Bogdanovich’s most extensive and profound expansion of the cinephilic heritage reaches back even further into his own background, and it connects with his primal training and work as an actor. Bogdanovich has told the story himself: in 1968, seven years after the moma retrospective, Orson Welles appreciatively got in touch and suggested that Bogdanovich do a book-length set of interviews with him like the one that Bogdanovich had just done with Ford. The resulting book, “This Is Orson Welles” (which took a winding path to publication, in 1992, seven years after Welles’s death), is a classic of the literature of movies.

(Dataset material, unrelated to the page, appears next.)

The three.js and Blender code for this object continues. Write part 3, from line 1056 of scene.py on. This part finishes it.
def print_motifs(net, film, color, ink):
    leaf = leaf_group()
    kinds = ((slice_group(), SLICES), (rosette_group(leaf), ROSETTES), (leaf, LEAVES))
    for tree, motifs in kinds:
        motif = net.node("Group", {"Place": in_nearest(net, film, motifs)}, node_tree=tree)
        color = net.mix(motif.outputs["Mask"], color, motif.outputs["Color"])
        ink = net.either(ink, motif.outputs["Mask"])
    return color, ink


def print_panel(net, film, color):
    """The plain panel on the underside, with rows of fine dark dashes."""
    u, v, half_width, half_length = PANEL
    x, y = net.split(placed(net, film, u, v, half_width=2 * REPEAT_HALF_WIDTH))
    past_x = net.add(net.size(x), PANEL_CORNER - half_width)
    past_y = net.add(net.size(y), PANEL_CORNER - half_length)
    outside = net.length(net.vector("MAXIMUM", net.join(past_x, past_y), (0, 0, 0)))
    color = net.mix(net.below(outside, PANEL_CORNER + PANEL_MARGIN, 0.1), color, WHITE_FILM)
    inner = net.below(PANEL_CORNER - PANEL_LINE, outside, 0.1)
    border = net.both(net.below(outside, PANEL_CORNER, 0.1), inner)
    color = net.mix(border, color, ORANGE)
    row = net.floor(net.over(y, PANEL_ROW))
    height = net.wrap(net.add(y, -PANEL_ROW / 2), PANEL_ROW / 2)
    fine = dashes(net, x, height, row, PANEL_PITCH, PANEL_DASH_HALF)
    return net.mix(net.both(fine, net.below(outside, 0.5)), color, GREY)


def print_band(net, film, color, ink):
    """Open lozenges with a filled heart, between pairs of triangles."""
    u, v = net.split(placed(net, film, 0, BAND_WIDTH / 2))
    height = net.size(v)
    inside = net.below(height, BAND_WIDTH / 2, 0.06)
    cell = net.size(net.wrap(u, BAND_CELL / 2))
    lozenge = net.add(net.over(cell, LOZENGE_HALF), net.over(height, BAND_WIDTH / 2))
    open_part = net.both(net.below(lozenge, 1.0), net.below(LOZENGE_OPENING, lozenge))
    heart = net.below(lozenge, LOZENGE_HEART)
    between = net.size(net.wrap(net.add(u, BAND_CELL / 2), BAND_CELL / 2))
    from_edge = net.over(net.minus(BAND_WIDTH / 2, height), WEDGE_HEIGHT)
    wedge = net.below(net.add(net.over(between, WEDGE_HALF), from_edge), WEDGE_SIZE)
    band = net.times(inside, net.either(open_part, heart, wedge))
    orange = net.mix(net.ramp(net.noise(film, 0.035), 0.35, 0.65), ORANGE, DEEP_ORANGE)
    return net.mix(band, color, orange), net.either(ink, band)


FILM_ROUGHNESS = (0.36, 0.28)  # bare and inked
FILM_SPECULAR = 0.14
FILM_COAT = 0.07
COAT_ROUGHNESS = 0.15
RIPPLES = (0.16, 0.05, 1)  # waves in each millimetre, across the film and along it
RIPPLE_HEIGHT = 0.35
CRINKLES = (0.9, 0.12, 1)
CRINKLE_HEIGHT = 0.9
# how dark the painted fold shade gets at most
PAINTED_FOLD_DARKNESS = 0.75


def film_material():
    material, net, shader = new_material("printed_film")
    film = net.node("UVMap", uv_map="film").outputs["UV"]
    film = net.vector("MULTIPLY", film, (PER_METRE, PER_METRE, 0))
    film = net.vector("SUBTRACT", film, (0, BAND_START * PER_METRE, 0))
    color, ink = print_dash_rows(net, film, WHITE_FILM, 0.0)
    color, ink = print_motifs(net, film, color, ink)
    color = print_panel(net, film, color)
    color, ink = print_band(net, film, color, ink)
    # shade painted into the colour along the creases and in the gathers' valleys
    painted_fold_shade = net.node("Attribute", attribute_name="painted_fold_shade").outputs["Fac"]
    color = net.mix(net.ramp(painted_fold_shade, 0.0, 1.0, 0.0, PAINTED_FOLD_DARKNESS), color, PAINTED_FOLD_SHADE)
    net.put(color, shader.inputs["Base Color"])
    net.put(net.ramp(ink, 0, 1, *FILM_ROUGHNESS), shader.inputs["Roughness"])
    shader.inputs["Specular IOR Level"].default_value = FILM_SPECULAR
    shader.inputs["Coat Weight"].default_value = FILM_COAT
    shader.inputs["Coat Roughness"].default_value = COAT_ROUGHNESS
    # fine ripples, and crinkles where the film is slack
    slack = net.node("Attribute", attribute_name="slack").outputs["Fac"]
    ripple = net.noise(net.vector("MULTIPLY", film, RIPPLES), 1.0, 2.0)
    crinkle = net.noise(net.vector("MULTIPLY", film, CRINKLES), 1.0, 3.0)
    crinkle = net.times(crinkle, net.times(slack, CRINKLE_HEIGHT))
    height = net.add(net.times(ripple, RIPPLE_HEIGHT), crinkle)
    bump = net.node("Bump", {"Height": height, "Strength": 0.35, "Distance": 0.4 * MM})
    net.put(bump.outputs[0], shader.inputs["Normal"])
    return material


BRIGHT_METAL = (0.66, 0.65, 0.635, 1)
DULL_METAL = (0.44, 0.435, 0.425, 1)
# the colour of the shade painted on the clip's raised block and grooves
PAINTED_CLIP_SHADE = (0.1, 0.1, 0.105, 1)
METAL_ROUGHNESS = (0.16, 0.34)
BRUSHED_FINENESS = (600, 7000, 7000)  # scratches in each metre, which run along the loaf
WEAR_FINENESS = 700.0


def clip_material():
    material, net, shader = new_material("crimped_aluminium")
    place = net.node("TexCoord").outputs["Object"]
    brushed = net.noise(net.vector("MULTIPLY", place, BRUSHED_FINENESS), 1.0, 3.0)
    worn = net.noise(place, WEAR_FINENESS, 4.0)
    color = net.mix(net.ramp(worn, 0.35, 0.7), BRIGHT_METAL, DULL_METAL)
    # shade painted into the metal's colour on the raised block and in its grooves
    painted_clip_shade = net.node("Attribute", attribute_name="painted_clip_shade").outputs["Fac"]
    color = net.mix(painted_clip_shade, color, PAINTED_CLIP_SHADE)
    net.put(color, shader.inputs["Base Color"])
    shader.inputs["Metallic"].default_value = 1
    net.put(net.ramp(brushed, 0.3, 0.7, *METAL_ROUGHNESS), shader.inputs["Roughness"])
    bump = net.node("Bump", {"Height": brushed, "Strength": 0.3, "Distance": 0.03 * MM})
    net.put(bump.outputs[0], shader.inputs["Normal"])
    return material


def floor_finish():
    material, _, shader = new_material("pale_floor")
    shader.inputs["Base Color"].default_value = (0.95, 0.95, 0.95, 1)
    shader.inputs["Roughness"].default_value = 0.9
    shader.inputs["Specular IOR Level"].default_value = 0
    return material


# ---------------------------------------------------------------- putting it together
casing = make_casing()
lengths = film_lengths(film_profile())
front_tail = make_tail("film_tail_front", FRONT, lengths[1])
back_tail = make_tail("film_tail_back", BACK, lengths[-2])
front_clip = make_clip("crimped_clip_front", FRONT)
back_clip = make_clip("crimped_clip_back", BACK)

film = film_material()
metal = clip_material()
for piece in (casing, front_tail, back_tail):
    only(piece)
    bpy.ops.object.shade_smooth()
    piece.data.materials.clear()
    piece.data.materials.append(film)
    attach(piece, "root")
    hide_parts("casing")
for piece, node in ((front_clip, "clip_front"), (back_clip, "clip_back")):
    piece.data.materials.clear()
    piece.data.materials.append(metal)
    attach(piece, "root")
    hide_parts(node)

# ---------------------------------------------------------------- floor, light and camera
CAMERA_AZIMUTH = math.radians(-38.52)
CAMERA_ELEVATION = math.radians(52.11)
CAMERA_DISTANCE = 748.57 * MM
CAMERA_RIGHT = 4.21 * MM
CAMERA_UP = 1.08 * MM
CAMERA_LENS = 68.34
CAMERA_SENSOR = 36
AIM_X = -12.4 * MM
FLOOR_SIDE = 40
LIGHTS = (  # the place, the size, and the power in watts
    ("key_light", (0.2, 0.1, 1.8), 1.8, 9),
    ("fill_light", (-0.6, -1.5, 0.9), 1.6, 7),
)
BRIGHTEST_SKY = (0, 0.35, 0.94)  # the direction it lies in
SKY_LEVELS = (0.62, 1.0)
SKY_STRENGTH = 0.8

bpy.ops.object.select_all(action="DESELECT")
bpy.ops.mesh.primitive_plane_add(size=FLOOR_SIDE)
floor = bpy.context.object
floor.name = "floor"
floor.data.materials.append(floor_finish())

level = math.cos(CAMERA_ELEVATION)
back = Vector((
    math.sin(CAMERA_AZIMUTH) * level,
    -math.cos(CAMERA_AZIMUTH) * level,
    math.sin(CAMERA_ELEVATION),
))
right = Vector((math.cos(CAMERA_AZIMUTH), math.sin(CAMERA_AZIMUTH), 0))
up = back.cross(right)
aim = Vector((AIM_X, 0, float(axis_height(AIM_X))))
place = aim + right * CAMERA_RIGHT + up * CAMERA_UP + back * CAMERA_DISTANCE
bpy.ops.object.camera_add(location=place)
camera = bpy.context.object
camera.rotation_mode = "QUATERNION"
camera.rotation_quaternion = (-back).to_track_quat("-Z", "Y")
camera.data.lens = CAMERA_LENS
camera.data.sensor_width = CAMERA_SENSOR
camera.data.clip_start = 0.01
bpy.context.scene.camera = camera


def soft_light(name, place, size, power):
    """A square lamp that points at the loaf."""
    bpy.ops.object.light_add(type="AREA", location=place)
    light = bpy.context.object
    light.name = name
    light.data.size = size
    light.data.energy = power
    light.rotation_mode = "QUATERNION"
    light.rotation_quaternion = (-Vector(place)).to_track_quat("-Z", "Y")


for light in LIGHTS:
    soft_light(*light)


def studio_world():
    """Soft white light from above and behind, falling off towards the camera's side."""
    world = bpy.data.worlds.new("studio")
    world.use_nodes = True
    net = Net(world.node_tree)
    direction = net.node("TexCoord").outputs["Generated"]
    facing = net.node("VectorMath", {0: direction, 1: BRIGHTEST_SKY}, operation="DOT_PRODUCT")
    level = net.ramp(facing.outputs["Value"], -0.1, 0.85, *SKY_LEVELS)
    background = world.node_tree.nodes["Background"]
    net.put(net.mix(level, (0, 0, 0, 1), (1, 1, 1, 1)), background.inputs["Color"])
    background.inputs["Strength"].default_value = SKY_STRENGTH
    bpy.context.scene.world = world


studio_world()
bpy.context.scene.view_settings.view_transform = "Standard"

Yet this monumental book isn’t the sum, or even the summit, of Bogdanovich’s collaboration with Welles. In 1970, Welles got to work on a new film, which he partly self-financed, titled “The Other Side of the Wind,” and, as the production advanced and evolved, he cast Bogdanovich in a leading role, that of a celebrated young director with a devoted yet ironic relationship to a declining older director (played by John Huston). In the course of their friendship, Bogdanovich tried to get Welles back into Hollywood and get financing for movies, albeit without success. After Welles’s death, “The Other Side of the Wind” remained unfinished, and rights to the footage were in dispute. (Alex Ross wrote in The New Yorker about the vagaries of its ultimate completion.) When the business side was ultimately worked out, in 2017, the producers brought Bogdanovich in as part of the team that completed the film. It premièred in 2018, at film festivals, and was released on Netflix, which financed its completion, and in theatres.

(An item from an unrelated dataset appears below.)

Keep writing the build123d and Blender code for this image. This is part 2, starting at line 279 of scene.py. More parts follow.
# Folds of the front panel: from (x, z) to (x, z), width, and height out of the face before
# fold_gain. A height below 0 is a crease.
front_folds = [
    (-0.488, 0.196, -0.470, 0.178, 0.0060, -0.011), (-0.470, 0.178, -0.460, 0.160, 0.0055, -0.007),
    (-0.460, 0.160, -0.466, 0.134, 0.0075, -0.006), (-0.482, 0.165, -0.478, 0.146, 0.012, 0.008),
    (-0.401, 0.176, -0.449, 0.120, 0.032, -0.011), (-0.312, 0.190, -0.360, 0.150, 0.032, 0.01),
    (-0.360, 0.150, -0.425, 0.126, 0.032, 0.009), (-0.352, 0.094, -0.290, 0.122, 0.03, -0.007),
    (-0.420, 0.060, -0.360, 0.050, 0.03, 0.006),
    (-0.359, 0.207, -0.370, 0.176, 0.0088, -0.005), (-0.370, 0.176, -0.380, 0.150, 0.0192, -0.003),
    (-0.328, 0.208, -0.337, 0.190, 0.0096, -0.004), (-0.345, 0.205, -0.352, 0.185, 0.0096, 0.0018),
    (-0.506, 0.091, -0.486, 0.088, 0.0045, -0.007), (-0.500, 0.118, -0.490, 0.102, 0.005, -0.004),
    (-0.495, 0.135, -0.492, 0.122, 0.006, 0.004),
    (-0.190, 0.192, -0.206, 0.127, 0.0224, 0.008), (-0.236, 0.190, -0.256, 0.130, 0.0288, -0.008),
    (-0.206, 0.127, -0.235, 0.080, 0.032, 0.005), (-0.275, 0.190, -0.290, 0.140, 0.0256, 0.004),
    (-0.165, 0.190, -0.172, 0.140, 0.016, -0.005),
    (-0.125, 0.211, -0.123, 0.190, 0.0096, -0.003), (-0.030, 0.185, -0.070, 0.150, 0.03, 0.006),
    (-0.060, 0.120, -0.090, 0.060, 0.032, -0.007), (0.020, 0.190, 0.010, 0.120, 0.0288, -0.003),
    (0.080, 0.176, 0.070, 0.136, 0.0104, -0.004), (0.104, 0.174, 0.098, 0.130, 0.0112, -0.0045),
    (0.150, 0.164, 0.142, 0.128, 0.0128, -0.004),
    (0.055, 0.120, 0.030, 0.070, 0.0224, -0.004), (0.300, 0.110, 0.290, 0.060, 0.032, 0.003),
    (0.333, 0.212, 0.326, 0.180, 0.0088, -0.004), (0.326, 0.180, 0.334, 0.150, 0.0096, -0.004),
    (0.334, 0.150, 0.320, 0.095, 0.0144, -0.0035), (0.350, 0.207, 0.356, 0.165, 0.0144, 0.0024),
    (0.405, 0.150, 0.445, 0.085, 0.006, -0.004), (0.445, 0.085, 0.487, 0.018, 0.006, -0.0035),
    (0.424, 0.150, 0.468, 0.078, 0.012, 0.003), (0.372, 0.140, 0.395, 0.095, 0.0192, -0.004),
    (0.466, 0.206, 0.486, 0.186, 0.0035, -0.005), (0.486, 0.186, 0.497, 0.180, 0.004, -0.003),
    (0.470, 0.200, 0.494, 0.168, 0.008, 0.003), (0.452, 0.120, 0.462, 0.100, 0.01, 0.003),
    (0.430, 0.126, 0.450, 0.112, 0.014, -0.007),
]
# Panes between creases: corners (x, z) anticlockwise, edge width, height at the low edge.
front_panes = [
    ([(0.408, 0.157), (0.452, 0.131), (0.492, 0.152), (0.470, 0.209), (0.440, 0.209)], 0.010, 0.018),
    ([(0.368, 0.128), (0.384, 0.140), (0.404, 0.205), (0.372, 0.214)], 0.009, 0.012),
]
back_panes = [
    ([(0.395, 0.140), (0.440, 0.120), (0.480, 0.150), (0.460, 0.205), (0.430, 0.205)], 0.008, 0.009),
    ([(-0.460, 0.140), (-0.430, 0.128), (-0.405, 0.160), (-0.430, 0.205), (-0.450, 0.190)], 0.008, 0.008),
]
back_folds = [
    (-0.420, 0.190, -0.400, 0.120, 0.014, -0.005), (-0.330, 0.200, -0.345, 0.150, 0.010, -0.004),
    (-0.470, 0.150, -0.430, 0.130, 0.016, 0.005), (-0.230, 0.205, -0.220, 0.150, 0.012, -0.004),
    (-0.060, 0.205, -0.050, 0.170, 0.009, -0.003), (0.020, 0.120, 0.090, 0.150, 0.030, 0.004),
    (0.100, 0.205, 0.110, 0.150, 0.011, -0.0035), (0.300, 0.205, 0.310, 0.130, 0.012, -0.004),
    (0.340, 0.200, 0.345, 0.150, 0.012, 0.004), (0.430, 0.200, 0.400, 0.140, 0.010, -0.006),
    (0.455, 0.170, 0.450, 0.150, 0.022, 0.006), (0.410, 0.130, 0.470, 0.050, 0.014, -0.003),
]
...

With his personal connection to Welles and his critical insight into Welles’s films, Bogdanovich was crucial to achieving the authentically Wellesian feel of the complex editing scheme with which “The Other Side of the Wind” was finished. Even more, Bogdanovich’s deft, mercurially comedic, and un-self-sparingly vulnerable performance in the film would—if the movie had come out in its time—have put Bogdanovich on the map as an actor. The connection of Welles and Bogdanovich has a diabolical symbolic consistency: like Welles, Bogdanovich was a prodigy of the theatre. Like Welles’s, Bogdanovich’s directing career took a major hit while he was in his prime and never quite got back on track. Like Welles, Bogdanovich, in his later years, spent much of his professional time not directing but acting. From 1994 to the end of his life, Bogdanovich did more than forty acting performances, the most famous of which is his recurring role as Dr. Elliot Kupferberg, in “The Sopranos.” Yet perhaps his most vital activity, in those later years, paralleled Welles’s work yet again: Bogdanovich proved to be a crucial mentor and inspiration to several of the best filmmakers of the new generation, notably Wes Anderson and Noah Baumbach. (Bogdanovich told Tad Friend, in a Profile of Baumbach in The New Yorker, that both directors called him “Pop.”) It’s easy to recognize echoes of the vulnerable, melancholy intimacy of “The Last Picture Show” in Baumbach’s films, and of Bogdanovich’s conceptualized stylization of grand passion in Anderson’s work.
I had the privilege of acquaintance with Bogdanovich, who got in touch after I’d written about a few of his nineteen-seventies films. We met for coffee and talked about movies, and I’d hear from him every now and then; the last time was about two years ago, when he called to talk about Hawks and Hitchcock and to brainstorm a book project about them. He felt that he hadn’t given voice to many of the critical ideas that he’d harbored and pondered for decades, and was hoping to find a context in which to develop them. It’s a grievous loss that, as far as I know, he didn’t do so, and the current movie-scape is the poorer for it—as it is for the early truncation of Bogdanovich’s directorial career, the stifling of the furthest extremes of his imaginative inspirations.
I find a peculiar historical pathos in the rise and fall of Bogdanovich’s career: a quintessential New Yorker, he moved to California and launched his studio career as if the Hollywood of Hawks and Ford and Hitchcock still existed. It didn’t, and he both helped to expand the world of the studios into so-called New Hollywood and experienced its snapback in the era of “Jaws” and “Star Wars.” What he didn’t do was to make films as an independent; he remained tethered to the studio system, even when it became inhospitable. (Another great New York-raised director who made his career in Hollywood, Francis Ford Coppola, also found himself ejected from the studios while still in his prime.) By contrast, the New Yorker Martin Scorsese, who’s only three years younger than Bogdanovich, came of age in a New York-centered cinemascape that Bogdanovich’s own obsessions had shaped, and Scorsese’s formative years as an independent filmmaker, his consistent hold on the notion and practice, are in some measure responsible for the self-renewing agility and latter-day reënergizing of his career. It’s that New York-centric movie world—of independent, director-centered, director-inspired filmmaking—to which Bogdanovich helped give birth, and part of his tragedy is that he only observed it from afar rather than partaking in it and flourishing in it. In any case, this crucial ground of the modern cinema bears the mark of Bogdanovich’s genius.